Predictions using the two continuous retardation spectrum for 2 years (left) and 50 years (right).

For investigating the quality of the extrapolation, the parameters were fitted on different time ranges of the data: 1 day, 50 days, and 500 days. The outcomes of these fits are documented in Table 9 and shown in Fig. 17. Both Fig. 17a and b show that obviously a longer measurement based improves the predictions of the long-term data. However, the predictions based on the \(L(\tau )\) spectrum still fall short while the \(C(\tau )\) spectrum offers consistently adequate predictions.

Table 9 Spectra parameters fitted for shear creep data
Fig. 17
figure 17

Two years prediction using continuous retardation spectrum \(L(\tau )\) (a) and continuous retardation spectrum \(C(\tau )\) (b), fitted on different time ranges: 1 day, 50 days and 500 days

Cure-Dependent Spectrum

The proposed spectra provide a means to characterize the creep behavior of the two materials by fitting two parameters. These parameters are influenced by the curing state of the thermoset, allowing for the establishment of a relationship between the two. Considering the fact that spectrum \(C(\tau )\) is simpler than spectrum \(L(\tau )\) and has been found to better describe the creep behavior, it will be utilized in this section for further analysis and discussion. Figures 18 and 19 shows the variations of the parameters a and b in relation to the degree of cure (\(\phi\)) for the epoxy-based adhesive and the mass change (\(M_t\)) for the vinyl ester-based material. As mentioned earlier in Section 2 and also discussed in the study by Daissé et al. [34], the determination of the degree of cure for the vinyl ester material did not provide conclusive findings. Hence, the mass change resulting from different curing and post-curing protocols is employed as an alternative measure. The relation between the two parameters and the curing states of the two materials can be described by a linear function. Table 10 presents a summary of the fitted equations and parameters for both materials. It is essential to emphasize that the quality of this fit is highly reliant on the quality of the acquired data and the number of evaluated curing states. However, despite these limitations, this approximation can serve as a foundational framework for a unified model that integrates creep behavior and the effects of curing.

Fig. 18
figure 18

Linear relation between the two fitted parameters (a and b) and the degree of cure \(\phi\) for the epoxy-based material and the mass change \(M_t\) for the vinyl ester-based product in tension

Fig. 19
figure 19

The \(C(\tau )\) spectrum evolution for various degree of cure (EP on the left) and mass change (VE on the right)

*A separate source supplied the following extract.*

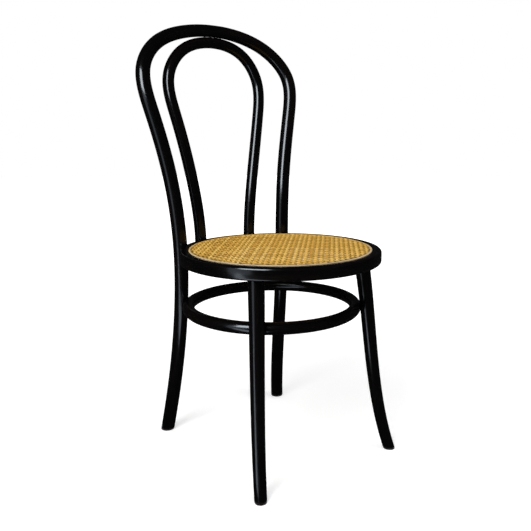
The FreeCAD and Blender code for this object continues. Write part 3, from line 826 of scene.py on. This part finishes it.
class Strand(Enum):
    """The six families of strands in the weave: degrees of turn, and side of the pair, 0 for a diagonal."""

    FIRST_UPRIGHT = (0.0, -1)
    SECOND_UPRIGHT = (0.0, 1)
    FIRST_CROSS = (90.0, -1)
    SECOND_CROSS = (90.0, 1)
    RISING = (-45.0, 0)
    FALLING = (45.0, 0)

    def __init__(self, turn: float, side: int) -> None:
        """Keep both numbers under their names."""
        self.turn, self.side = turn, side


@dataclass
class CaneSeat:
    """Six-way woven cane, stretched over the seat and held in its groove by a reed spline."""

    finishes: Finishes
    pitch: float = 0.0140
    lay: float = 3.2
    width: float = 0.0031
    diagonal_width: float = 0.0047
    thickness: float = 0.0013
    flat_share: float = 0.82
    under_share: float = 0.62
    pair_gap: float = 0.0033
    level: float = 0.43175
    radius: float = 0.1812
    wave: float = 0.00052
    diagonal_wave: float = 0.00100
    diagonal_rise: float = 0.00050
    edge_width: float = 0.0075
    edge_dip: float = 0.0009
    spline_outer: float = 0.1856
    spline_top: float = 0.4325
    spline_round: float = 0.0013
    groove_floor: float = 0.4248
    steps: int = 180
    crease: float = 80.0
    seed: int = 11

    def height(self, kind: Strand, place: float) -> float:
        """Rise of a strand above the middle of the weave.

        Args:
            kind: family of the strand.
            place: distance along it from the seat's axis.

        Returns:
            The rise.
        """
        if not kind.side:
            swing = self.diagonal_wave * math.cos(2 * math.pi * place / (self.pitch * math.sqrt(2.0)))
            return self.diagonal_rise + swing
        offset = math.remainder(place, self.pitch) / self.pair_gap
        return -kind.side * self.wave * math.sin(math.pi * max(-1.0, min(1.0, offset)))

    def prototype(self, kind: Strand) -> Mesh:
        """One full-length strand of a family along Y through the origin.

        Args:
            kind: family of the strand.

        Returns:
            Its mesh.
        """
        if kind.side:
            half, period = self.width / 2, self.pitch
            beats = [share * self.pair_gap for share in (-1.05, -0.78, -0.5, -0.22, 0.0, 0.22, 0.5, 0.78, 1.05)]
            beats.append(period / 2)
        else:
            half, period = self.diagonal_width / 2, self.pitch * math.sqrt(2.0)
            beats = [period * i / 8 for i in range(8)]
        repeats = int(self.radius / period) + 2
        places = [period * i + beat for i in range(-repeats, repeats) for beat in beats]
        shape = bmesh.new()
        straight = shape.verts.layers.float_vector.new(STRAIGHT)
        flat, under = half * self.flat_share, half * self.under_share
        top, bottom = self.thickness * 0.42, -self.thickness * 0.5
        section = ((-half, 0.0), (-flat, top), (flat, top), (half, 0.0), (under, bottom), (-under, bottom))
        verts = [shape.verts.new((x, places[0], z)) for x, z in section]
        edges = [shape.edges.new(pair) for pair in zip(verts, verts[1:] + verts[:1])]
        shape.faces.new(verts)
        for place, following in zip(places, places[1:]):
            made = bmesh.ops.extrude_edge_only(shape, edges=edges)["geom"]
            edges = only(BMEdge, made)
            bmesh.ops.translate(shape, vec=(0.0, following - place, 0.0), verts=only(BMVert, made))
        bmesh.ops.holes_fill(shape, edges=edges, sides=0)
        for vert in shape.verts:
            vert[straight] = vert.co
            vert.co.z += self.height(kind, vert.co.y)
        bmesh.ops.recalc_face_normals(shape, faces=shape.faces)
        return mesh_of("strand", shape)

    def placed(self, mesh: Mesh, turn: float, offset: float, shift: float, tone: float) -> BMesh:
        """One strand cut to the seat's round edge.

        Args:
            mesh: full-length strand along Y.
            turn: degrees that it is turned about Z.
            offset: distance of the strand from the seat's axis.
            shift: distance that its pattern is moved along it.
            tone: its own shade from 0 to 1.

        Returns:
            The strand.
        """
        shape = bmesh.new()
        shape.from_mesh(mesh)
        bmesh.ops.translate(shape, vec=(offset, shift, 0.0), verts=shape.verts)
        end = math.sqrt(self.radius ** 2 - offset ** 2)
        for way in (-BACK, BACK):
            cut_off(shape, way, end)
        shade = shape.verts.layers.float.new(TONE)
        grain = shape.loops.layers.float_vector.new(GRAIN)
        straight = shape.verts.layers.float_vector[STRAIGHT]
        for vert in shape.verts:
            vert[shade] = tone
            near = max(0.0, math.hypot(vert.co.x, vert.co.y) - self.radius + self.edge_width) / self.edge_width
            vert.co.z -= self.edge_dip * near * near
        for face in shape.faces:
            for loop in face.loops:
                across, along, rise = loop.vert[straight]
                loop[grain] = Vector((across + offset, rise + tone, along + 7.0 * tone))
        turned_by = Matrix.Rotation(math.radians(turn + self.lay), 4, "Z")
        place = Matrix.Translation(SEAT_AXIS + UP * self.level) @ turned_by
        bmesh.ops.transform(shape, matrix=place, verts=shape.verts)
        return shape

    def family(self, kind: Strand, chance: random.Random) -> list[BMesh]:
        """All strands of a family.

        Args:
            kind: the family.
            chance: source of the strands' shades.

        Returns:
            The strands.
        """
        mesh = self.prototype(kind)
        spacing = self.pitch if kind.side else self.pitch / math.sqrt(2.0)
        reach = int(self.radius / spacing) + 1
        strands = []
        for number in range(-reach, reach + 1):
            offset, shift, tone = number * spacing, 0.0, chance.random()
            if kind.side:
                offset += kind.side * (self.pair_gap / 2)
            else:
                offset += spacing / 2
                shift = spacing / 2 if number % 2 == 0 else -spacing / 2
            if abs(offset) <= self.radius - 0.002:
                strands.append(self.placed(mesh, kind.turn, offset, shift, tone))
        bpy.data.meshes.remove(mesh)
        return strands

    def build(self) -> None:
        """Make and dress the weave and the spline."""
        chance = random.Random(self.seed)
        groups = {"cane_uprights": (Strand.FIRST_UPRIGHT, Strand.SECOND_UPRIGHT),
                  "cane_crosses": (Strand.FIRST_CROSS, Strand.SECOND_CROSS),
                  "cane_diagonals": (Strand.RISING, Strand.FALLING)}
        for name, kinds in groups.items():
            strands = [strand for kind in kinds for strand in self.family(kind, chance)]
            self.finishes.dress(name, joined(strands), Slot.CANE, ["cane_panel"], self.crease)
        outline = [(self.radius, self.groove_floor), (self.spline_outer, self.groove_floor),
                   (self.spline_outer, self.spline_top), (self.radius, self.spline_top)]
        rounds = {2: (self.spline_round, 4), 3: (self.spline_round, 4)}
        spline = turned(outline, self.steps, Matrix.Translation(SEAT_AXIS), rounds)
        self.finishes.dress("reed_spline", spline, Slot.REED, ["cane_spline"])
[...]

Table 10 Linear relationship between the two fitted parameters a and b and the degree of cure \(\phi\) for the epoxy-based product and mass change \(M_t\) for the vinyl ester-based material

6 Conclusions

This contribution investigates the tensile and shear creep behavior of two, off-the-shelf, structural adhesives. The two materials were cured and post-cured with three different temperatures to imitate different in-situ conditions and then tested to study their short (1 day) and long-term (2 years) creep behavior. Valuable data for the research field are provided by this comprehensive experimental campaign. The results obtained from the creep tests were used to validate the generalized Kelvin model. Two continuous spectra were implemented and the results indicate a successful prediction of the experimental data. The two spectra are proposed as means to predict the long-term behavior of the adhesives using only short-term data, thereby contributing relevant knowledge for the assessment of life-time prediction. According to the results of the proposed study, the following conclusions are drawn:

  • It exists a correlation between the degree of cure and the mechanical properties of epoxy and vinyl ester materials, including their ultimate tensile and shear strengths as well as their creep behavior. The results show that an increase in the degree of cure leads to an improvement in the mechanical properties of both materials, with a more pronounced effect on the vinyl ester material.

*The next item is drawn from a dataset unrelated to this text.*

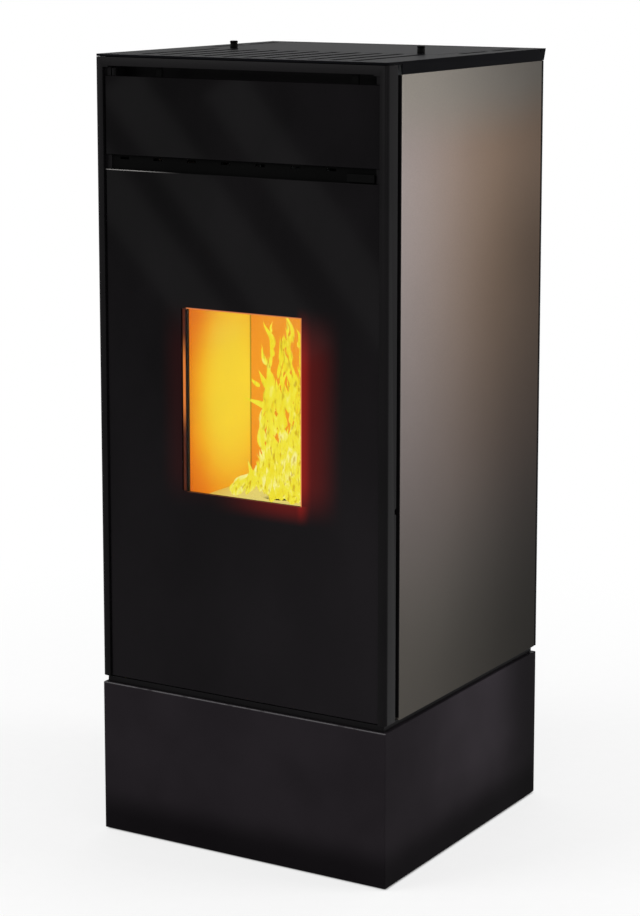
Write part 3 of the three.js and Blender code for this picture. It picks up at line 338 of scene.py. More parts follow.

  • The creep tests demonstrate that specimens with lower degrees of cure exhibit a more pronounced creep behavior compared to those with higher degrees of cure. This phenomenon is visible both in tension and in shear.

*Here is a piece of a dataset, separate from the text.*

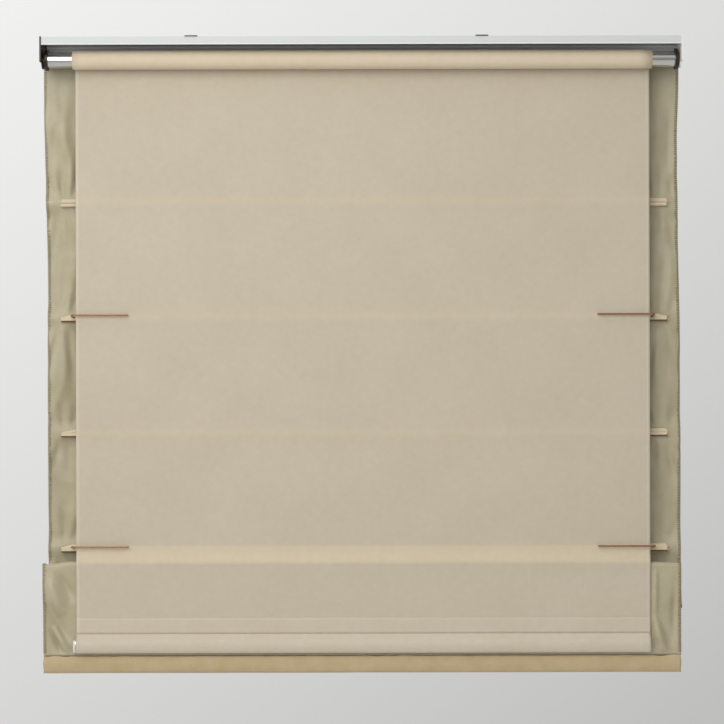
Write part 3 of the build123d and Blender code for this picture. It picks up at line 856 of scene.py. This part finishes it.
def roll_surface():
    """Points of the wound strip, from where the sheet leaves to where it is stuck to the tube."""
    angle = np.linspace(0, 2 * math.pi * (turns - 0.15), turns * 60)
    x, angle = np.meshgrid(steps((roll_low.x, roll_high.x), (0.02,)), angle)
    radius = roll_radius - strip / 2 - strip * angle / (2 * math.pi)
    loose = ease(radius, tube_radius, roll_radius)
    radius = radius + 0.06 * mm * swell(x, angle * radius, 0.3, 0.2, 17) * loose
    y = roller_y + radius * np.cos(angle)
    z = roller_z + radius * np.sin(angle)
    return np.stack([x, y, z], -1), np.stack([x, angle * roll_radius], -1)


roll_points, roll_flat = roll_surface()
roll = cloth_piece("wound_sheet", [shell(roll_points[:, ::-1], strip * 0.86, roll_flat[:, ::-1])])
roll.data.materials.append(wound_polyester)

# %% [markdown]
# ## Rod sleeves
# Each rod lies in a sewn tape sleeve. Under it the tape is round, above it the tape is pressed flat to
# its seam, with a crease between. On rows 2 and 4 the wire guide lies in the upper part too and comes out
# through a slit, so there the sleeve stays full and runs out in a wedge.

# %% Sleeves
def loop_through(points, count):
    """A smooth closed line through a few points (Catmull-Rom)."""
    points = np.array(points)
    whole = len(points)
    t = np.linspace(0, whole, count, endpoint=False)
    k = t.astype(int)
    f = (t - k)[:, None]
    a, b, c, d = (points[(k + shift) % whole] for shift in (-1, 0, 1, 2))
    bend, twist = 2 * a - 5 * b + 4 * c - d, 3 * b - a - 3 * c + d
    return 0.5 * (2 * b + (c - a) * f + bend * f ** 2 + twist * f ** 3)


# Outlines round the rod's axis, y and z in millimetres, and each sleeve's run-out at its left and right end.
under_rod, back_of_rod = [(0.0, -2.7), (-2.5, -1.7), (-3.0, 0.2)], [(3.0, 4.5), (3.0, -0.3), (1.9, -2.2)]
pressed = [*under_rod, (-2.3, 2.3), (-0.2, 3.3), (-0.6, 6.2), (0.9, 9.5), (2.5, 9.3), *back_of_rod]
full = [*under_rod, (-2.85, 2.4), (-2.95, 4.6), (-2.3, 7.2), (0.6, 9.4), (2.5, 9.2), *back_of_rod]
taper = {1: (3, 4), 2: (19, 22), 3: (26, 6), 4: (20, 7)}
rod_crown = 2.6 * mm


def sleeve_piece(row):
    """The sleeve of one rod, with open ends."""
    low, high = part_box(f"rod_sleeve_{row}")
    x = steps((low.x, low.x + 0.045, high.x - 0.045, high.x), (0.0015, 0.012, 0.0015))
    outline = loop_through(full if row in (2, 4) else pressed, 40) * mm
    outline = np.concatenate([outline, outline[:1]])
    run = np.concatenate([[0], np.cumsum(np.linalg.norm(np.diff(outline, axis=0), axis=1))])
    across, row_index = np.meshgrid(x, np.arange(len(outline)))
    y, z = outline[row_index, 0], outline[row_index, 1]
    left, right = taper[row]
    height = 0.42 + 0.58 * ease(across - low.x, 0.0, left * mm) * ease(high.x - across, 0.0, right * mm)
    z = np.where(z > rod_crown, rod_crown + (z - rod_crown) * height, z)
    sag = 0.25 * mm * swell(across, np.zeros_like(across), 0.15, 1.0, 20 + row)
    slant = np.clip((rod_crown - y) / (5.6 * mm), 0.0, 1.0) * ease(across, high.x - 0.012, high.x)
    points = np.stack([across - 3.6 * mm * slant, rod_y + y, rod_z[row] + z + sag * (z > rod_crown)], -1)
    flat = np.stack([across, run[row_index]], -1)
    wall = shell(points[:, ::-1], 0.4 * mm, flat[:, ::-1], closed=True)
    piece = cloth_piece(f"rod_sleeve_cloth_{row}", [wall], closed=True)
    piece.data.materials.append(sleeve_tapes[row])
    return piece


sleeves = {row: sleeve_piece(row) for row in rod_rows}

# %% [markdown]
# ## Overlock stitches
# Both plies are overlocked together along their sides: a thread goes round the edge every 3 mm. That
# repeats along a line, so Geometry Nodes make it: a loop of thread is set on points along the cloth's own
# edge and turned to follow it. The result is then kept as a plain mesh, which moves with the cloth.

# %% The stitch tree
def stitch_tree():
    """Loops of thread along a line. Each input is a real size in metres."""
    tree = bpy.data.node_groups.new("overlock_stitches", "GeometryNodeTree")
    tree.interface.new_socket("Geometry", in_out="INPUT", socket_type="NodeSocketGeometry")
    for name in ("Pitch", "Bite", "Wrap", "Thread radius", "Inward shift"):
        tree.interface.new_socket(name, in_out="INPUT", socket_type="NodeSocketFloat")
    tree.interface.new_socket("Seed", in_out="INPUT", socket_type="NodeSocketInt")
    tree.interface.new_socket("Thread", in_out="INPUT", socket_type="NodeSocketMaterial")
    tree.interface.new_socket("Geometry", in_out="OUTPUT", socket_type="NodeSocketGeometry")
    given = add(tree, "NodeGroupInput").outputs
    line = add(tree, "GeometryNodeMeshToCurve", {"Mesh": given["Geometry"]})
    spaced = add(tree, "GeometryNodeResampleCurve",
                 {"Curve": line.outputs["Curve"], "Length": given["Pitch"]}, mode="LENGTH")
    box = add(tree, "GeometryNodeCurvePrimitiveQuadrilateral",
              {"Width": given["Bite"], "Height": given["Wrap"]})
    corner = add(tree, "ShaderNodeMath", {0: given["Wrap"], 1: 0.45}, operation="MULTIPLY")
    rounded = add(tree, "GeometryNodeFilletCurve", {"Curve": box.outputs["Curve"], "Count": 2,
                                                    "Radius": corner.outputs[0]}, mode="POLY")
    shift = add(tree, "ShaderNodeCombineXYZ", {"X": given["Inward shift"]})
    placed = add(tree, "GeometryNodeTransform", {"Geometry": rounded.outputs["Curve"],
                                                 "Translation": shift.outputs["Vector"]})
    section = add(tree, "GeometryNodeCurvePrimitiveCircle",
                  {"Resolution": 4, "Radius": given["Thread radius"]})
    loop = add(tree, "GeometryNodeCurveToMesh", {"Curve": placed.outputs["Geometry"],
                                                 "Profile Curve": section.outputs["Curve"]})
    tangent = add(tree, "GeometryNodeInputTangent")
    facing = add(tree, "FunctionNodeAlignRotationToVector", {"Vector": tangent.outputs["Tangent"]}, axis="Z",
                 pivot_axis="X")
    tilt = add(tree, "FunctionNodeRandomValue", {0: (-0.05, -0.16, -0.05), 1: (0.05, 0.16, 0.05),
                                                 "Seed": given["Seed"]}, data_type="FLOAT_VECTOR")
    tilt_turn = add(tree, "FunctionNodeEulerToRotation", {0: tilt.outputs["Value"]})
    turned = add(tree, "FunctionNodeRotateRotation", {"Rotation": facing.outputs["Rotation"],
                                                      "Rotate By": tilt_turn.outputs["Rotation"]},
                 rotation_space="LOCAL")
    loops = add(tree, "GeometryNodeInstanceOnPoints", {"Points": spaced.outputs["Curve"],
                                                       "Instance": loop.outputs["Mesh"],
                                                       "Rotation": turned.outputs["Rotation"]})
    real = add(tree, "GeometryNodeRealizeInstances", {"Geometry": loops.outputs["Instances"]})
    dressed = add(tree, "GeometryNodeSetMaterial",
                  {"Geometry": real.outputs["Geometry"], "Material": given["Thread"]})
    add(tree, "NodeGroupOutput", {"Geometry": dressed.outputs["Geometry"]})
    return tree


overlock = stitch_tree()
print("stitch inputs:", [item.name for item in overlock.interface.items_tree if item.in_out == "INPUT"])


# %% Stitches along both sides
def sewn_line(name, line, tree, values):
    """Run a stitch tree along a line of points and keep its mesh."""
    mesh = bpy.data.meshes.new(name)
    mesh.from_pydata([tuple(p) for p in line], [(k, k + 1) for k in range(len(line) - 1)], [])
    piece = bpy.data.objects.new(name, mesh)
    modifier = piece.modifiers.new("stitches", "NODES")
    modifier.node_group = tree
    for item in tree.interface.items_tree:
        if item.in_out == "INPUT" and item.name in values:
            modifier[item.identifier] = values[item.name]
    bpy.context.scene.collection.objects.link(piece)
    graph = bpy.context.evaluated_depsgraph_get()
    made = bpy.data.meshes.new_from_object(piece.evaluated_get(graph))
    piece.modifiers.clear()
    piece.data = made
    print(f"{name}: {len(made.polygons)} faces")
    return piece


bite = 5.0 * mm
stitches = []
for side, column, inward in (("left", 0, 1), ("right", -1, -1)):
    edge = (lining_surface[:, column] + face_surface[:, column]) / 2
    values = {"Pitch": 3.1 * mm, "Bite": bite, "Wrap": 2.7 * mm, "Thread radius": 0.48 * mm,
              "Inward shift": inward * (bite / 2 - 0.6 * mm), "Seed": 5, "Thread": thread_polyester}
    stitches.append(sewn_line(f"overlock_{side}", edge[2:-2], overlock, values))

# %% [markdown]
# ## Tying the pieces to the frame
# Every cloth now rides on a body: the panel and sheet on the rail, the hem, pocket and sleeves on their own
# bodies, and the roll turns with the tube. The panel pieces and the sheet get their own copies of their
# meshes, and the CAD solids that the cloths replace are hidden.

# %% Bodies, own meshes and hidden CAD solids
panel_pieces = [lining, face, *stitches]
for piece in panel_pieces:
    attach(piece, "rail")
    gather_panel(piece)
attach(backing, "rail")
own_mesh(backing)
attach(hem, "bottom")
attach(pocket, "bottom")
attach(roll, "roller")
for row, piece in sleeves.items():
    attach(piece, f"row_{row}")
    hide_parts(f"rod_sleeve_{row}")
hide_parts("lining_panel")
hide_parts("face_panel")
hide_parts("back_sheet")
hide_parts("sheet_roll")
made = sorted(o.name for o in bpy.data.objects if o.type == "MESH" and "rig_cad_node" not in o)
print("pieces made:", made)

  • The comparison of the short-term and long-term creep tests on the fully cured epoxy (EP3) indicates that the mode of control and speed of load application may not impact the long-term compliance.

  • The generalized Kelvin model is suitable to correctly replicate the behavior of the two materials both in tension and in shear in the domain of linear viscoelasticity. However, additional investigations will be needed to confirm the modelling assumptions as well as the influence of the stress level.

  • The discrete spectrum and the two continuous retardation spectra lead to adequate results. The comparison of the three spectra shows that each of them may be used to accurately predict the creep behavior of the material, with the continuous retardation spectra being more robust in presence of experimental noise.

  • The difference between tensile and shear creep strain is significant. For the epoxy-based adhesive, it is more evident in the EP1 and decreases for the fully cured (EP3) case, while for the vinyl ester, the difference in creep strain between tension and shear is consistent across all three reference states.

  • Both continuous spectra can be used to extrapolate the creep behavior in time. However, the investigated continuous spectrum described by the power law function offers superior predictions for the investigated material. The parameter fitted on 1-day creep tests adequately predict the 2 years experiments.

  • The proposed model will serve as a fundamental tool for accurately modeling the behavior of the two materials under low stress conditions. To provide a reliable prediction of the lifespan of the products, this model will need to be complemented by tertiary creep and damage models. This comprehensive model will enhance our understanding of the long-term performance and durability of the materials and facilitates a more accurate life predictions.